### [TASK TO COMPLETE]
Copy, character for character, the lines running from the one with "Continue the Blender" to the one with "return skin", ends included. Leave out every other line.

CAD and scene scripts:
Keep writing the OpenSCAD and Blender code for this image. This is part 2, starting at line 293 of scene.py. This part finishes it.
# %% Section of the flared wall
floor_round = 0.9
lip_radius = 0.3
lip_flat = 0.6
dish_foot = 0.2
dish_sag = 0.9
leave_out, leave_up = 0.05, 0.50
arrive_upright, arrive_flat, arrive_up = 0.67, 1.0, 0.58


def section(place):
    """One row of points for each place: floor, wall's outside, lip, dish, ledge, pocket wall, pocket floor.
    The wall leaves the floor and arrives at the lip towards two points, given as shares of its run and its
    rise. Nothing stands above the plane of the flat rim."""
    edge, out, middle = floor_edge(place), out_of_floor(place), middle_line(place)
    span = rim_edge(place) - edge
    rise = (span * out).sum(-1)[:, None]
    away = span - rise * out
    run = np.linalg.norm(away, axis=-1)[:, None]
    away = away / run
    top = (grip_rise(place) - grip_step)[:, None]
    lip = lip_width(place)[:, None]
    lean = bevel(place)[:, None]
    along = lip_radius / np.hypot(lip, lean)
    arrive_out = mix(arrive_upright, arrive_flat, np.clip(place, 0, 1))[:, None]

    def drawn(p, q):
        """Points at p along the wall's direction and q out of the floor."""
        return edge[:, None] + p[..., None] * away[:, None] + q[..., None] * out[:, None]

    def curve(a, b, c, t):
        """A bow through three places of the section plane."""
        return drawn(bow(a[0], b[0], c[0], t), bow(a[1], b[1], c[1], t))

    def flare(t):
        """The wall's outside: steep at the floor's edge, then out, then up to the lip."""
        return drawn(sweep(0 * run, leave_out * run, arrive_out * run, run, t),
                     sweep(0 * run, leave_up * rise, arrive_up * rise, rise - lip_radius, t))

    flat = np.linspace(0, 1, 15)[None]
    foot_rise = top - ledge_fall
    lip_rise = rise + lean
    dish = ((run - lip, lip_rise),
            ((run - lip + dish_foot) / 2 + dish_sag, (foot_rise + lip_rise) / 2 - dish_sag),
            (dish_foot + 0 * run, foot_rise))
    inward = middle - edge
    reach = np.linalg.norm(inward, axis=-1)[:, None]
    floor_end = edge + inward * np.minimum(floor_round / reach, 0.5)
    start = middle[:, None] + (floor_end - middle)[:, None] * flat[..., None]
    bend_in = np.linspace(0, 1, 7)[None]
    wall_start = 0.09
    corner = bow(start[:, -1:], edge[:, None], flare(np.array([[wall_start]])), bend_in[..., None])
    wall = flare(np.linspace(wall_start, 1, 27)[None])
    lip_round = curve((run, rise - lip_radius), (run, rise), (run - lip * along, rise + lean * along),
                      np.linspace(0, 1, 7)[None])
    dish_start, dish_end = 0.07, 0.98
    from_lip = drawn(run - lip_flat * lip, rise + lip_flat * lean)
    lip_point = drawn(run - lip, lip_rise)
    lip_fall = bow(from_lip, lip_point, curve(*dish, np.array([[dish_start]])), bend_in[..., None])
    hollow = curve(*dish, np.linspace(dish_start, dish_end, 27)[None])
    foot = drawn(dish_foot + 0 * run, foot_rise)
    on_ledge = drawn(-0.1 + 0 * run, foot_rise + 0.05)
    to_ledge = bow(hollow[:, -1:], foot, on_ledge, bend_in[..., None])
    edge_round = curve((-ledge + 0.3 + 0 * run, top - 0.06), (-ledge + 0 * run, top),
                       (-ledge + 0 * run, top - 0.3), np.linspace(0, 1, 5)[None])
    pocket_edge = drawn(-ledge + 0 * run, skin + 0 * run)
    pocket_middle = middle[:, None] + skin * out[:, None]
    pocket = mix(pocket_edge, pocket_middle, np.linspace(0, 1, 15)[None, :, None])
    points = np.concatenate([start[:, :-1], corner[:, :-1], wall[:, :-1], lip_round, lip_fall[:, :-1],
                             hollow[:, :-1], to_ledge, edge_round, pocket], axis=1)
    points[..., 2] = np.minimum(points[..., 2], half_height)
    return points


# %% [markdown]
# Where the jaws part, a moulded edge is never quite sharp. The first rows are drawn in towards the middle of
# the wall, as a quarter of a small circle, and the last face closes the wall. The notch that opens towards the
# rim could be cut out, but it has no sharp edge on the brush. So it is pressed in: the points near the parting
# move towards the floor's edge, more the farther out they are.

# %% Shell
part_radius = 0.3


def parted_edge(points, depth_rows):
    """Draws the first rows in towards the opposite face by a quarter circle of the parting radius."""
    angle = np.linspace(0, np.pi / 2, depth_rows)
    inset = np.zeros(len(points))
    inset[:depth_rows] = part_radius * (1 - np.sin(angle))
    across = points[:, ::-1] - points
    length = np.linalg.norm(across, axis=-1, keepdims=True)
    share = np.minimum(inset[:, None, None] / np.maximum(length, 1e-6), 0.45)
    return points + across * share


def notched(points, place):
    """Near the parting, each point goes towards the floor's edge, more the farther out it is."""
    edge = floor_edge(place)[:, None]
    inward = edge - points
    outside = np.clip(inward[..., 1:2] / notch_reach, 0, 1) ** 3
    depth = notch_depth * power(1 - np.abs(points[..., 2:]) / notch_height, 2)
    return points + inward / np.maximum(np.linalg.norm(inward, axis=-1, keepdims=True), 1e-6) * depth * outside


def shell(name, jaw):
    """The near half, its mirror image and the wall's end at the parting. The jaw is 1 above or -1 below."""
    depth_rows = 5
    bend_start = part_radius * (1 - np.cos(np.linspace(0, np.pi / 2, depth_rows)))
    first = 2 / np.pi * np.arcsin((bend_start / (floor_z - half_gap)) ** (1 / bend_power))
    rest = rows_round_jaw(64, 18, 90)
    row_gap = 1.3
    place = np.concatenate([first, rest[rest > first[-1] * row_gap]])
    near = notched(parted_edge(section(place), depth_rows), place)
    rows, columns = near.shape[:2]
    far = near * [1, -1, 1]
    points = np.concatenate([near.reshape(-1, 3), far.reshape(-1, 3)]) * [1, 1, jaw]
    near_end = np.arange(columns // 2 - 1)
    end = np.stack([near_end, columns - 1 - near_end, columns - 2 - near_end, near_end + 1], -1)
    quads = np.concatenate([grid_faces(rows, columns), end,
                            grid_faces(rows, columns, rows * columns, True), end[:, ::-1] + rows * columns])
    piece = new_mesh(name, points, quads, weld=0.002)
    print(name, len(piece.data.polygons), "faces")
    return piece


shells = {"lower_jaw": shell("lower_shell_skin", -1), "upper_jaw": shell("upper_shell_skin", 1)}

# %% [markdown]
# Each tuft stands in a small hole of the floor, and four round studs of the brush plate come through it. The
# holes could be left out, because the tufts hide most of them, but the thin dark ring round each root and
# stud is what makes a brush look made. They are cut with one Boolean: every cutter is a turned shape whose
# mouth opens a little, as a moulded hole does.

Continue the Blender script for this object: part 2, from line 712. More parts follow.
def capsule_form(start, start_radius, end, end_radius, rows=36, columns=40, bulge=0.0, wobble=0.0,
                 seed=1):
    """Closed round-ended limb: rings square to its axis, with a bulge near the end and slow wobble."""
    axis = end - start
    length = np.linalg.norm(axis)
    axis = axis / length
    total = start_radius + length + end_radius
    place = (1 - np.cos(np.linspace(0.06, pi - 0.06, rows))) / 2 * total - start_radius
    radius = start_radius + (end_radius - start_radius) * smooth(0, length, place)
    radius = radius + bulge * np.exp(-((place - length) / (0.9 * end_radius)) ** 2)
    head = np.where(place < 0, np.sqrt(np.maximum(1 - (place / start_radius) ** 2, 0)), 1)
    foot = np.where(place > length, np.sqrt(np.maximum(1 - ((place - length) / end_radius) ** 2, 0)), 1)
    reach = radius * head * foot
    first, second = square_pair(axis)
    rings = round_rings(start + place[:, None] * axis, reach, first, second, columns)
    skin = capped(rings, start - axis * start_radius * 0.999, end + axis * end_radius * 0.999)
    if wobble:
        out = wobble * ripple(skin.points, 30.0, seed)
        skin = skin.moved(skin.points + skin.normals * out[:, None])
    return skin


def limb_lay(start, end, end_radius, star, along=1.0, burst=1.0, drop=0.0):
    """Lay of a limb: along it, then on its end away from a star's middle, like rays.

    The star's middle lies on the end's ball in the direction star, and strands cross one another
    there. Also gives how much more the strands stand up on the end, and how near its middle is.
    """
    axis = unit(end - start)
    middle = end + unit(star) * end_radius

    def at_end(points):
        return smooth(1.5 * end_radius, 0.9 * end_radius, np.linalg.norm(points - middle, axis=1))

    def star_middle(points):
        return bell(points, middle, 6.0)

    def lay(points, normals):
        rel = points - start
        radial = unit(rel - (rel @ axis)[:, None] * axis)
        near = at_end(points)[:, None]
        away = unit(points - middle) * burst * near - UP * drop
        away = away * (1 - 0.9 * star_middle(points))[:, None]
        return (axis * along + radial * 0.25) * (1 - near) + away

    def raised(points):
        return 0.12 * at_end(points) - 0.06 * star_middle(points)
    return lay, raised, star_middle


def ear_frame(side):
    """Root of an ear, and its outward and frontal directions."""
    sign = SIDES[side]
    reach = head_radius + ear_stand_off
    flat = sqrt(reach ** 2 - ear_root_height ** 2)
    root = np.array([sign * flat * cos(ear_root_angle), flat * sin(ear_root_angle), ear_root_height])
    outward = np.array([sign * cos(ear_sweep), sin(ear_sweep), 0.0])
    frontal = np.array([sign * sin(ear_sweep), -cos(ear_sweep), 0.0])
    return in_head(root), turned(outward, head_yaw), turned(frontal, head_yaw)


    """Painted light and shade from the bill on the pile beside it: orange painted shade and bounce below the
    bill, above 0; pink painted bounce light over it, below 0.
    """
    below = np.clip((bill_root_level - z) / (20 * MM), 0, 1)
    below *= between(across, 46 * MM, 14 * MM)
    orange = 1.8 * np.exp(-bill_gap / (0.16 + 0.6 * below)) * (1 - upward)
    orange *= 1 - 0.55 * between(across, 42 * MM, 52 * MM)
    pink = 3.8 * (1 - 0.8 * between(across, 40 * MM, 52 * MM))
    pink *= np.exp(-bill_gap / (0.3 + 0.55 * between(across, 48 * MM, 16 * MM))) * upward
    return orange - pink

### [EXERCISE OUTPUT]
Continue the Blender script for this object: part 2, from line 712. More parts follow.
def capsule_form(start, start_radius, end, end_radius, rows=36, columns=40, bulge=0.0, wobble=0.0,
                 seed=1):
    """Closed round-ended limb: rings square to its axis, with a bulge near the end and slow wobble."""
    axis = end - start
    length = np.linalg.norm(axis)
    axis = axis / length
    total = start_radius + length + end_radius
    place = (1 - np.cos(np.linspace(0.06, pi - 0.06, rows))) / 2 * total - start_radius
    radius = start_radius + (end_radius - start_radius) * smooth(0, length, place)
    radius = radius + bulge * np.exp(-((place - length) / (0.9 * end_radius)) ** 2)
    head = np.where(place < 0, np.sqrt(np.maximum(1 - (place / start_radius) ** 2, 0)), 1)
    foot = np.where(place > length, np.sqrt(np.maximum(1 - ((place - length) / end_radius) ** 2, 0)), 1)
    reach = radius * head * foot
    first, second = square_pair(axis)
    rings = round_rings(start + place[:, None] * axis, reach, first, second, columns)
    skin = capped(rings, start - axis * start_radius * 0.999, end + axis * end_radius * 0.999)
    if wobble:
        out = wobble * ripple(skin.points, 30.0, seed)
        skin = skin.moved(skin.points + skin.normals * out[:, None])
    return skin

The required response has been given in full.